§ The exercise:
Output the data exactly, with every line intact.
** Begin Information supplied **
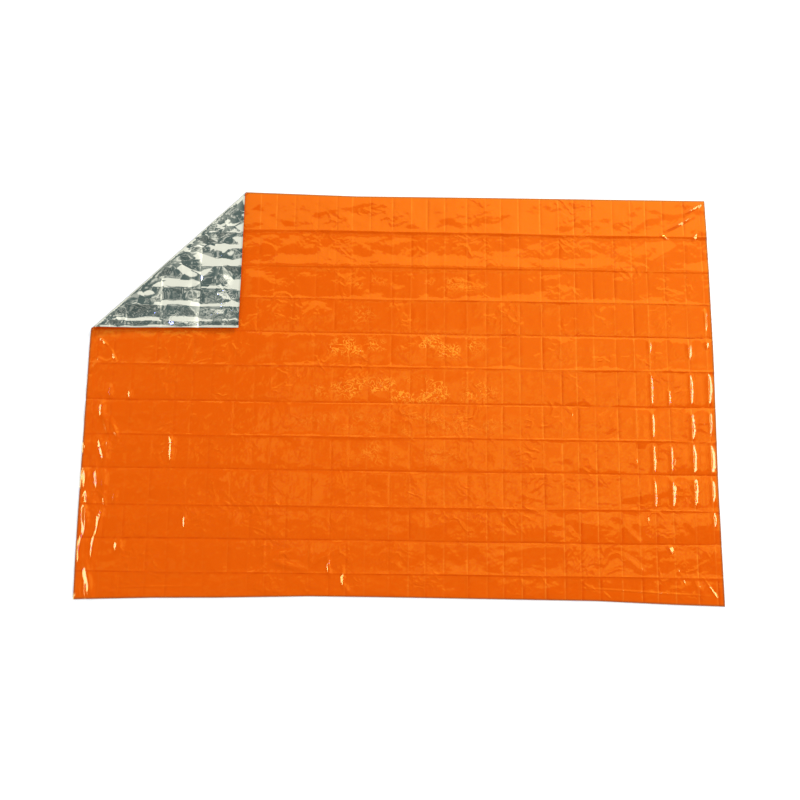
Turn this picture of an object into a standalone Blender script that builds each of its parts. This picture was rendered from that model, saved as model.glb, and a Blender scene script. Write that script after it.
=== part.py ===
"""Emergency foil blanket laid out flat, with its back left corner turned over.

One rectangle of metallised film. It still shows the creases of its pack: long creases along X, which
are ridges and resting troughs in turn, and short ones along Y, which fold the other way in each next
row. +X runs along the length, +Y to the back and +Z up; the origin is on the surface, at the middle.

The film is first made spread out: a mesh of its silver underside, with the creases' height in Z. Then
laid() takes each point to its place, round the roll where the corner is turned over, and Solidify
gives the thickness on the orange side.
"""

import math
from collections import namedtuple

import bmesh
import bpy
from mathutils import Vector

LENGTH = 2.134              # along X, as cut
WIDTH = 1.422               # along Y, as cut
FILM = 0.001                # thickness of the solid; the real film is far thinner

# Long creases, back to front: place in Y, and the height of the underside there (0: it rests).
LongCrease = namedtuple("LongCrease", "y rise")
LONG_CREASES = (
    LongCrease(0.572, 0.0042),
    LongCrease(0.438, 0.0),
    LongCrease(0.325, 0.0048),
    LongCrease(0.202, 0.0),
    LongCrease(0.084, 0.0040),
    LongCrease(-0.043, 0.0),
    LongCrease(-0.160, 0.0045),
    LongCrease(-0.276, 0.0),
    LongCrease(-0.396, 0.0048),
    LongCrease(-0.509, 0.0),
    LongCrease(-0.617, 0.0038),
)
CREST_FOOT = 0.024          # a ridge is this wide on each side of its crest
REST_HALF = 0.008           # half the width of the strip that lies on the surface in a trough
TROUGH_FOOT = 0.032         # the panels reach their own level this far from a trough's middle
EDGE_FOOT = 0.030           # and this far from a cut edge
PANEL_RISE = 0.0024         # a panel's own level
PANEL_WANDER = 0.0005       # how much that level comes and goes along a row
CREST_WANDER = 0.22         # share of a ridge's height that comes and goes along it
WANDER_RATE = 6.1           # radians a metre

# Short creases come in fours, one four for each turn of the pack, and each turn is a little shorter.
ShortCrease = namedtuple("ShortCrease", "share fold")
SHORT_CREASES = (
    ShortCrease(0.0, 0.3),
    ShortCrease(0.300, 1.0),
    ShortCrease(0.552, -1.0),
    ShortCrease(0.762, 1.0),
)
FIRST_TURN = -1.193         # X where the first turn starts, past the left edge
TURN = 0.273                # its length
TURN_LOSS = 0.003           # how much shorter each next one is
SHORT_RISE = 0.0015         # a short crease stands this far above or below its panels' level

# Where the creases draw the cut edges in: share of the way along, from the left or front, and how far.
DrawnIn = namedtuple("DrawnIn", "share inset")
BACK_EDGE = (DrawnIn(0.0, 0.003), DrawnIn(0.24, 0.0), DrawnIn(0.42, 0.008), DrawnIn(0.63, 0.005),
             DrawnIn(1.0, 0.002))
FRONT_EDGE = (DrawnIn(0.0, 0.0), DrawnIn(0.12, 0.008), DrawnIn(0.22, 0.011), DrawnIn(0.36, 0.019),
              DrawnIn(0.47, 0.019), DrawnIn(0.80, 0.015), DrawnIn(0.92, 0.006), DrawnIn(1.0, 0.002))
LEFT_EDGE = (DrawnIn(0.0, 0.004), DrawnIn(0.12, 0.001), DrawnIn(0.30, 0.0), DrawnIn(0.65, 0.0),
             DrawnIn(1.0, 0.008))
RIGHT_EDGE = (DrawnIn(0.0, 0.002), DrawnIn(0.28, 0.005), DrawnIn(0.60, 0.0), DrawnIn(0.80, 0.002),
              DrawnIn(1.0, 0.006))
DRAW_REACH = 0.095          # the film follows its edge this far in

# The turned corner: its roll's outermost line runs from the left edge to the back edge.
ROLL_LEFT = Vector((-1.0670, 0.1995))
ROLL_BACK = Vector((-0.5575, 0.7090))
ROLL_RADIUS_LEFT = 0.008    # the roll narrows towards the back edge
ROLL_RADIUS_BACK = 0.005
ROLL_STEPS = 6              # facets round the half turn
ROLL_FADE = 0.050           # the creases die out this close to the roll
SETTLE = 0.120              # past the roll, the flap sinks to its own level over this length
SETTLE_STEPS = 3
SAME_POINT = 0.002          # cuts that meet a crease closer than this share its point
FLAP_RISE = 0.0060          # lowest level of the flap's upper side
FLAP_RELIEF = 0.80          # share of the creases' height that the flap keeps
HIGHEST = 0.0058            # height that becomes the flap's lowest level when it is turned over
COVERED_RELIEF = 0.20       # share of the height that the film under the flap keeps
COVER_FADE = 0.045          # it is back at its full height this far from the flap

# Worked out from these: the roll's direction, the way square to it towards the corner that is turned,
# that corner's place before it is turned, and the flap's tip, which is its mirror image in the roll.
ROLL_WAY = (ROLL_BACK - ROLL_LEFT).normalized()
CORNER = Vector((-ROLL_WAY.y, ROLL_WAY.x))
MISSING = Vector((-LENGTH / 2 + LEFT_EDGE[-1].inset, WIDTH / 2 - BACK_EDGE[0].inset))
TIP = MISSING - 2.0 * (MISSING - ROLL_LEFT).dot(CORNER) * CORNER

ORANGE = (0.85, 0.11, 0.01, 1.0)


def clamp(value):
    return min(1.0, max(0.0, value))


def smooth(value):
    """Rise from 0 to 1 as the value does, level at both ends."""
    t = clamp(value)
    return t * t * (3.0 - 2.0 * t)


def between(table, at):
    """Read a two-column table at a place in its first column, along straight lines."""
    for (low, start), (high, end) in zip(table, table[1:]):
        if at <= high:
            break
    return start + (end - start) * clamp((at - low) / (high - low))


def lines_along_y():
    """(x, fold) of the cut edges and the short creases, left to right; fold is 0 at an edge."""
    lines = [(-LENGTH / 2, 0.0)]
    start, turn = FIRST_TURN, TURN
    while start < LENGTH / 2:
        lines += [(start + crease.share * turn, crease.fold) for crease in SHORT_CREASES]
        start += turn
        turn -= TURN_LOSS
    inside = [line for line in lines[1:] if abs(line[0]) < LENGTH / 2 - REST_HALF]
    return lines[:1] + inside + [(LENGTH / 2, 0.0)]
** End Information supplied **
§ Complete response:
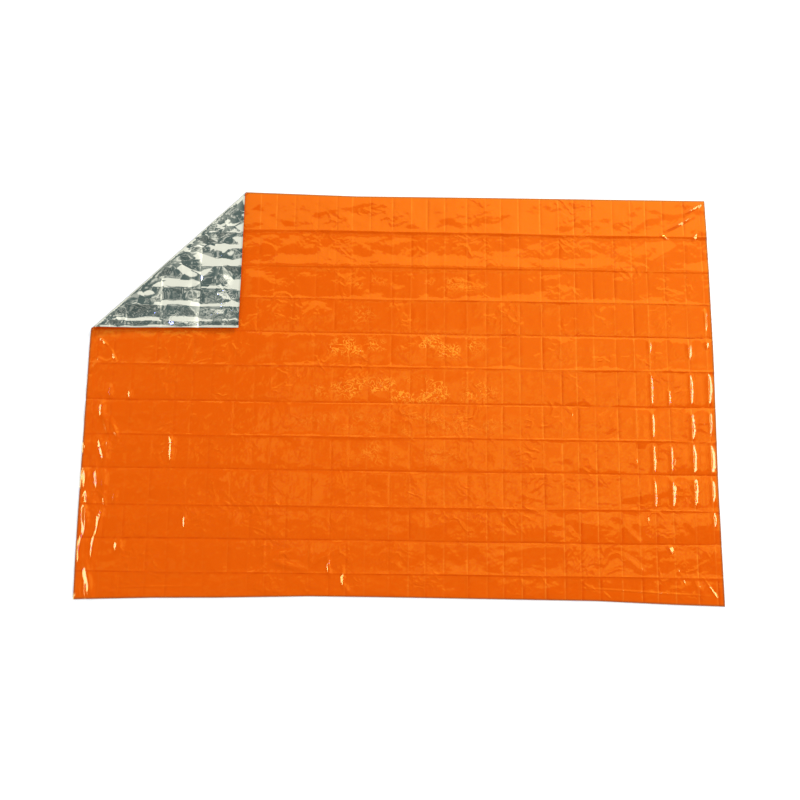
Turn this picture of an object into a standalone Blender script that builds each of its parts. This picture was rendered from that model, saved as model.glb, and a Blender scene script. Write that script after it.
=== part.py ===
"""Emergency foil blanket laid out flat, with its back left corner turned over.

One rectangle of metallised film. It still shows the creases of its pack: long creases along X, which
are ridges and resting troughs in turn, and short ones along Y, which fold the other way in each next
row. +X runs along the length, +Y to the back and +Z up; the origin is on the surface, at the middle.

The film is first made spread out: a mesh of its silver underside, with the creases' height in Z. Then
laid() takes each point to its place, round the roll where the corner is turned over, and Solidify
gives the thickness on the orange side.
"""

import math
from collections import namedtuple

import bmesh
import bpy
from mathutils import Vector

LENGTH = 2.134              # along X, as cut
WIDTH = 1.422               # along Y, as cut
FILM = 0.001                # thickness of the solid; the real film is far thinner

# Long creases, back to front: place in Y, and the height of the underside there (0: it rests).
LongCrease = namedtuple("LongCrease", "y rise")
LONG_CREASES = (
    LongCrease(0.572, 0.0042),
    LongCrease(0.438, 0.0),
    LongCrease(0.325, 0.0048),
    LongCrease(0.202, 0.0),
    LongCrease(0.084, 0.0040),
    LongCrease(-0.043, 0.0),
    LongCrease(-0.160, 0.0045),
    LongCrease(-0.276, 0.0),
    LongCrease(-0.396, 0.0048),
    LongCrease(-0.509, 0.0),
    LongCrease(-0.617, 0.0038),
)
CREST_FOOT = 0.024          # a ridge is this wide on each side of its crest
REST_HALF = 0.008           # half the width of the strip that lies on the surface in a trough
TROUGH_FOOT = 0.032         # the panels reach their own level this far from a trough's middle
EDGE_FOOT = 0.030           # and this far from a cut edge
PANEL_RISE = 0.0024         # a panel's own level
PANEL_WANDER = 0.0005       # how much that level comes and goes along a row
CREST_WANDER = 0.22         # share of a ridge's height that comes and goes along it
WANDER_RATE = 6.1           # radians a metre

# Short creases come in fours, one four for each turn of the pack, and each turn is a little shorter.
ShortCrease = namedtuple("ShortCrease", "share fold")
SHORT_CREASES = (
    ShortCrease(0.0, 0.3),
    ShortCrease(0.300, 1.0),
    ShortCrease(0.552, -1.0),
    ShortCrease(0.762, 1.0),
)
FIRST_TURN = -1.193         # X where the first turn starts, past the left edge
TURN = 0.273                # its length
TURN_LOSS = 0.003           # how much shorter each next one is
SHORT_RISE = 0.0015         # a short crease stands this far above or below its panels' level

# Where the creases draw the cut edges in: share of the way along, from the left or front, and how far.
DrawnIn = namedtuple("DrawnIn", "share inset")
BACK_EDGE = (DrawnIn(0.0, 0.003), DrawnIn(0.24, 0.0), DrawnIn(0.42, 0.008), DrawnIn(0.63, 0.005),
             DrawnIn(1.0, 0.002))
FRONT_EDGE = (DrawnIn(0.0, 0.0), DrawnIn(0.12, 0.008), DrawnIn(0.22, 0.011), DrawnIn(0.36, 0.019),
              DrawnIn(0.47, 0.019), DrawnIn(0.80, 0.015), DrawnIn(0.92, 0.006), DrawnIn(1.0, 0.002))
LEFT_EDGE = (DrawnIn(0.0, 0.004), DrawnIn(0.12, 0.001), DrawnIn(0.30, 0.0), DrawnIn(0.65, 0.0),
             DrawnIn(1.0, 0.008))
RIGHT_EDGE = (DrawnIn(0.0, 0.002), DrawnIn(0.28, 0.005), DrawnIn(0.60, 0.0), DrawnIn(0.80, 0.002),
              DrawnIn(1.0, 0.006))
DRAW_REACH = 0.095          # the film follows its edge this far in

# The turned corner: its roll's outermost line runs from the left edge to the back edge.
ROLL_LEFT = Vector((-1.0670, 0.1995))
ROLL_BACK = Vector((-0.5575, 0.7090))
ROLL_RADIUS_LEFT = 0.008    # the roll narrows towards the back edge
ROLL_RADIUS_BACK = 0.005
ROLL_STEPS = 6              # facets round the half turn
ROLL_FADE = 0.050           # the creases die out this close to the roll
SETTLE = 0.120              # past the roll, the flap sinks to its own level over this length
SETTLE_STEPS = 3
SAME_POINT = 0.002          # cuts that meet a crease closer than this share its point
FLAP_RISE = 0.0060          # lowest level of the flap's upper side
FLAP_RELIEF = 0.80          # share of the creases' height that the flap keeps
HIGHEST = 0.0058            # height that becomes the flap's lowest level when it is turned over
COVERED_RELIEF = 0.20       # share of the height that the film under the flap keeps
COVER_FADE = 0.045          # it is back at its full height this far from the flap

# Worked out from these: the roll's direction, the way square to it towards the corner that is turned,
# that corner's place before it is turned, and the flap's tip, which is its mirror image in the roll.
ROLL_WAY = (ROLL_BACK - ROLL_LEFT).normalized()
CORNER = Vector((-ROLL_WAY.y, ROLL_WAY.x))
MISSING = Vector((-LENGTH / 2 + LEFT_EDGE[-1].inset, WIDTH / 2 - BACK_EDGE[0].inset))
TIP = MISSING - 2.0 * (MISSING - ROLL_LEFT).dot(CORNER) * CORNER

ORANGE = (0.85, 0.11, 0.01, 1.0)


def clamp(value):
    return min(1.0, max(0.0, value))


def smooth(value):
    """Rise from 0 to 1 as the value does, level at both ends."""
    t = clamp(value)
    return t * t * (3.0 - 2.0 * t)


def between(table, at):
    """Read a two-column table at a place in its first column, along straight lines."""
    for (low, start), (high, end) in zip(table, table[1:]):
        if at <= high:
            break
    return start + (end - start) * clamp((at - low) / (high - low))


def lines_along_y():
    """(x, fold) of the cut edges and the short creases, left to right; fold is 0 at an edge."""
    lines = [(-LENGTH / 2, 0.0)]
    start, turn = FIRST_TURN, TURN
    while start < LENGTH / 2:
        lines += [(start + crease.share * turn, crease.fold) for crease in SHORT_CREASES]
        start += turn
        turn -= TURN_LOSS
    inside = [line for line in lines[1:] if abs(line[0]) < LENGTH / 2 - REST_HALF]
    return lines[:1] + inside + [(LENGTH / 2, 0.0)]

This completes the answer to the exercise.